Bagaimana tidak? Saat kita kecil dulu, pastinya film Tuyul yang dibintangi oleh
alm. Darto adalah sebuah film yang akan sangat disukai oleh anak-anak dan
bahkan berhasil mempengaruhi anak-anak. Salah satunya adalah sebuah anggapan
bahwa dhemit sangat takut dengat ayat
suci dan bacaan Al-Quran. Mungkin persepsi orang ulama atau dewasa, ayat atau
bacaan Al-Quran tersebut tak lain adalah sebuah ayat atau surah yang sering kita
baca saat ngaji atau selesai shalat. Tapi rupanya ada hal lain terjadi pada
Karyo.
“Alip ba t a, alip ba ta, alip ba ta” dengan harapan si dhemit bisa segera enyah dari
hadapannya. Hal. 82
Sebagai akhir dari ulasan yang saya sampaikan, mungkin
banyak sekali saran dan pesan yang sebenarnya ingin Agus sampaikan dalam
tulisannya. Utamanya mengenai sebuah kesialan, kegagalan dan semua jenis
musibah yang kadang membuat orang-orang drop dan meratapi nasibnya. Di sini,
Agus seakan mengajak kita semua untuk woles
dalam menghadapi segala jenis kegagalan. Bukankah kegagalan adalah tangga
menuju kesuksesan? Meski sebenarnya kita juga tidak akan tahu kesuksesan itu
akan kita raih setelah melalui berapa tangga kegagalan. Hanya saja, Agus seakan
berkata, “Nikamti, Syukuri, dan Tertawalah!”
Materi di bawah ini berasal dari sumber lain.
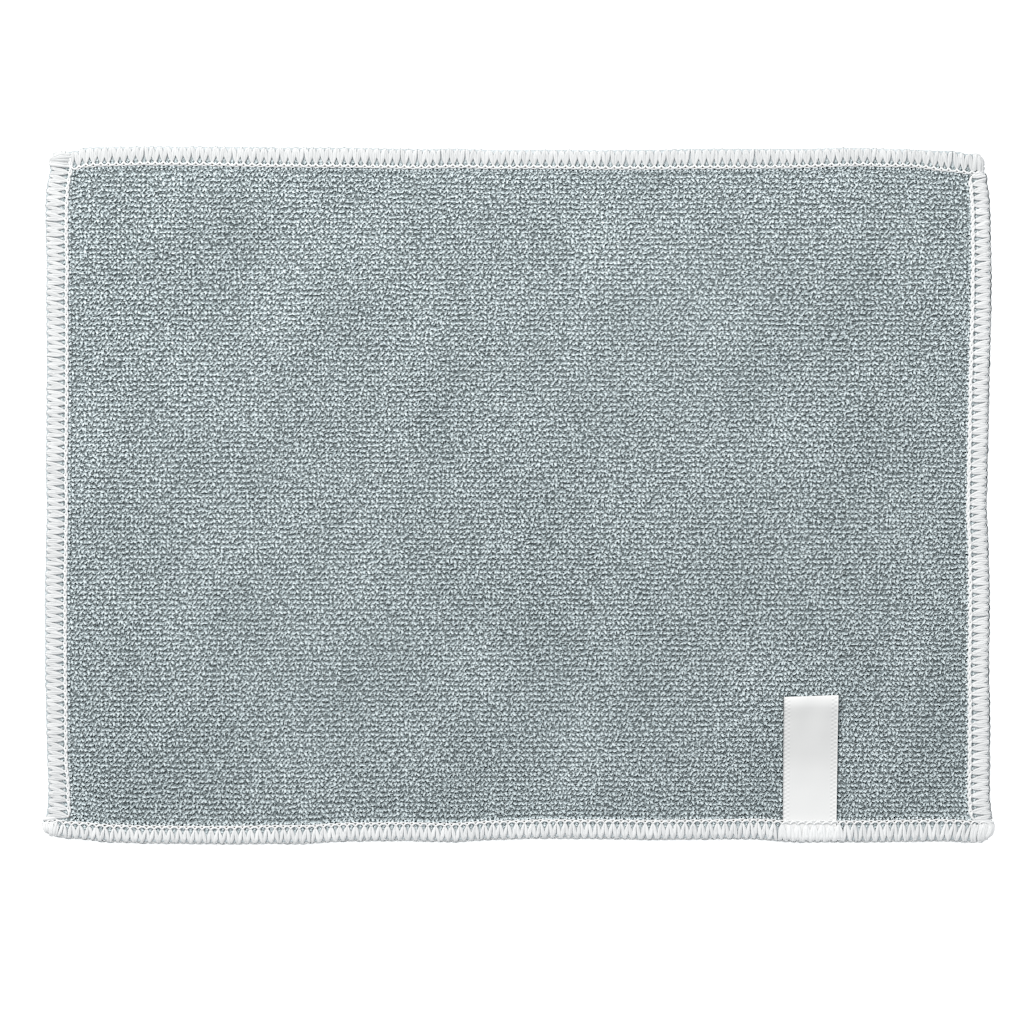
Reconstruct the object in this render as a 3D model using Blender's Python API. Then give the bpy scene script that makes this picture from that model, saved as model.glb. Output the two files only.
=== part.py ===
"""Microfibre cleaning cloth: a terry panel, its overlocked edging and a folded care label.

Metres, +Z up. The cloth lies flat, underside at z = 0, long side along X, label towards -Y.
The origin is the middle of the cloth's bounding box, on its underside.
"""
import math

import bmesh
import bpy
from mathutils import Vector

MM = 0.001

# Driving dimensions
CLOTH_LENGTH = 0.300        # along X, edge to edge
CLOTH_WIDTH = 0.2205        # along Y, edge to edge
CORNER_RADIUS = 0.0035      # of the outer edge; the seam's own corners are square
EDGING_WIDTH = 0.0060       # outer edge to the inner chain of the overlocking
FULL_PILE = 0.016           # outer edge to where the pile stands at its full height
GAP = 0.0003                # clearance between neighbouring pieces

LABEL_CENTRE = 0.0935       # along X
LABEL_WIDTH = 0.0170
LABEL_TAPER = 0.0003        # the fold is this much wider than the seam end
LABEL_REACH = 0.0463        # outer edge of the cloth to the label's fold
LABEL_TUCK = 0.0014         # outer edge of the cloth to the label's cut ends
LABEL_PLY = 0.00035         # one layer of the ribbon
LABEL_SPRING = 0.0004       # how far the fold stands off the pile
LABEL_OPEN = 0.0002         # how much wider the gap between the layers is at the fold

GRID_STEP = 0.0125          # spacing of the panel's grid away from its edges
CORNER_REACH = 0.016        # length over which the edging's sections turn to the corner's mitre
WANDER_REACH = 0.030        # how far inside the edge its wander is felt
RAMP_START = 0.0006         # beside the label, where the edging starts to come down
RAMP_LENGTH = 0.0025
SWELL_FADE = 0.012          # the swells die out over this distance from the label
SHARP_ANGLE = 40            # degrees; flatter folds between faces are shaded smooth

HALF_LENGTH = CLOTH_LENGTH / 2
HALF_WIDTH = CLOTH_WIDTH / 2
BAND = EDGING_WIDTH / MM    # the edging's width in the tables' millimetres

# How far each edge wanders out from its straight line: place along the edge, wander outwards.
FAR_EDGE = (                # towards +Y; x_mm, out_mm
    (-145, -0.6), (-133, 0.0), (-117, 0.3), (-53, 0.3), (-37, 0.0), (-21, 0.0),
    (-6, -0.6), (10, -0.3), (26, -0.6), (42, -0.3), (58, 0.0), (74, -0.3),
    (90, -0.3), (106, 0.3), (122, -0.3), (138, -1.0), (146, -1.8),
)
NEAR_EDGE = (               # towards -Y, the label's side; x_mm, out_mm
    (-147, -1.9), (-141, -1.0), (-128, 0.0), (-117, 0.3), (-85, 0.6), (-69, 0.6),
    (-53, -0.3), (-37, -0.3), (-21, 0.0), (-6, -1.0), (10, -1.3), (26, -1.0),
    (42, -0.6), (58, -1.0), (74, -1.0), (90, 0.0), (106, 0.0), (137, -0.3), (143, 0.3),
)
LEFT_EDGE = (               # towards -X; y_mm, out_mm
    (-108, -0.4), (-104, 0.2), (-94, -0.6), (-81, -0.3), (-68, 0.0), (-56, 0.3),
    (-30, 0.3), (-17, 0.0), (-5, -0.3), (8, 0.0), (59, 0.0), (72, -0.3),
    (84, 0.0), (97, -0.6), (104, -1.6),
)
RIGHT_EDGE = (              # towards +X; y_mm, out_mm
    (-109, 0.5), (-105, 1.9), (-101, -0.8), (-94, 0.2), (-81, 0.2), (-68, -0.1),
    (-56, -0.4), (-43, -0.1), (-30, -0.1), (-17, -0.4), (-5, -1.1), (8, -0.8),
    (21, -0.4), (33, -0.1), (46, 0.2), (59, 0.5), (72, 0.5), (84, 0.2), (97, 0.2),
)

# Panel from its raw edge inwards: the raw edge is pressed thin inside the edging.
PANEL_PROFILE = (           # inset_mm, top_mm, top_under_label_mm, underside_mm
    (1.0, 1.70, 1.20, 0.95),
    (2.0, 1.90, 1.30, 0.75),
    (BAND + 0.2, 1.90, 1.30, 0.75),
    (BAND + 0.8, 2.25, 1.45, 0.00),
    (BAND + 3.0, 2.60, 2.10, 0.00),
    (BAND + 6.0, 2.75, 2.55, 0.00),
    (FULL_PILE / MM, 2.80, 2.80, 0.00),
)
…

Di akhir buku ini, rupanya Agus juga memberikan sedikit
belas kasihnya pada kita sebagai pembaca dengan adanya sebuah Glosarium. Semua
kata njawi yang tertera dalam cerita di dalamnya telah
diterjemahkan dengan sangat mudah oleh Agus sehingga kita tak perlu takut untuk
membaca buku kumpulan cerpen komedi ala Agus Mulayadi. Jangan lupakan juga
untuk memperhatikan batasan umur yang sudah tertera di bagian belakang cover
bahwa kumpulan cerita ini bersifat 17+, dimana masih memerlukan bimbingan bagi
anak-anak di bawah umur. Sekian terima kasih.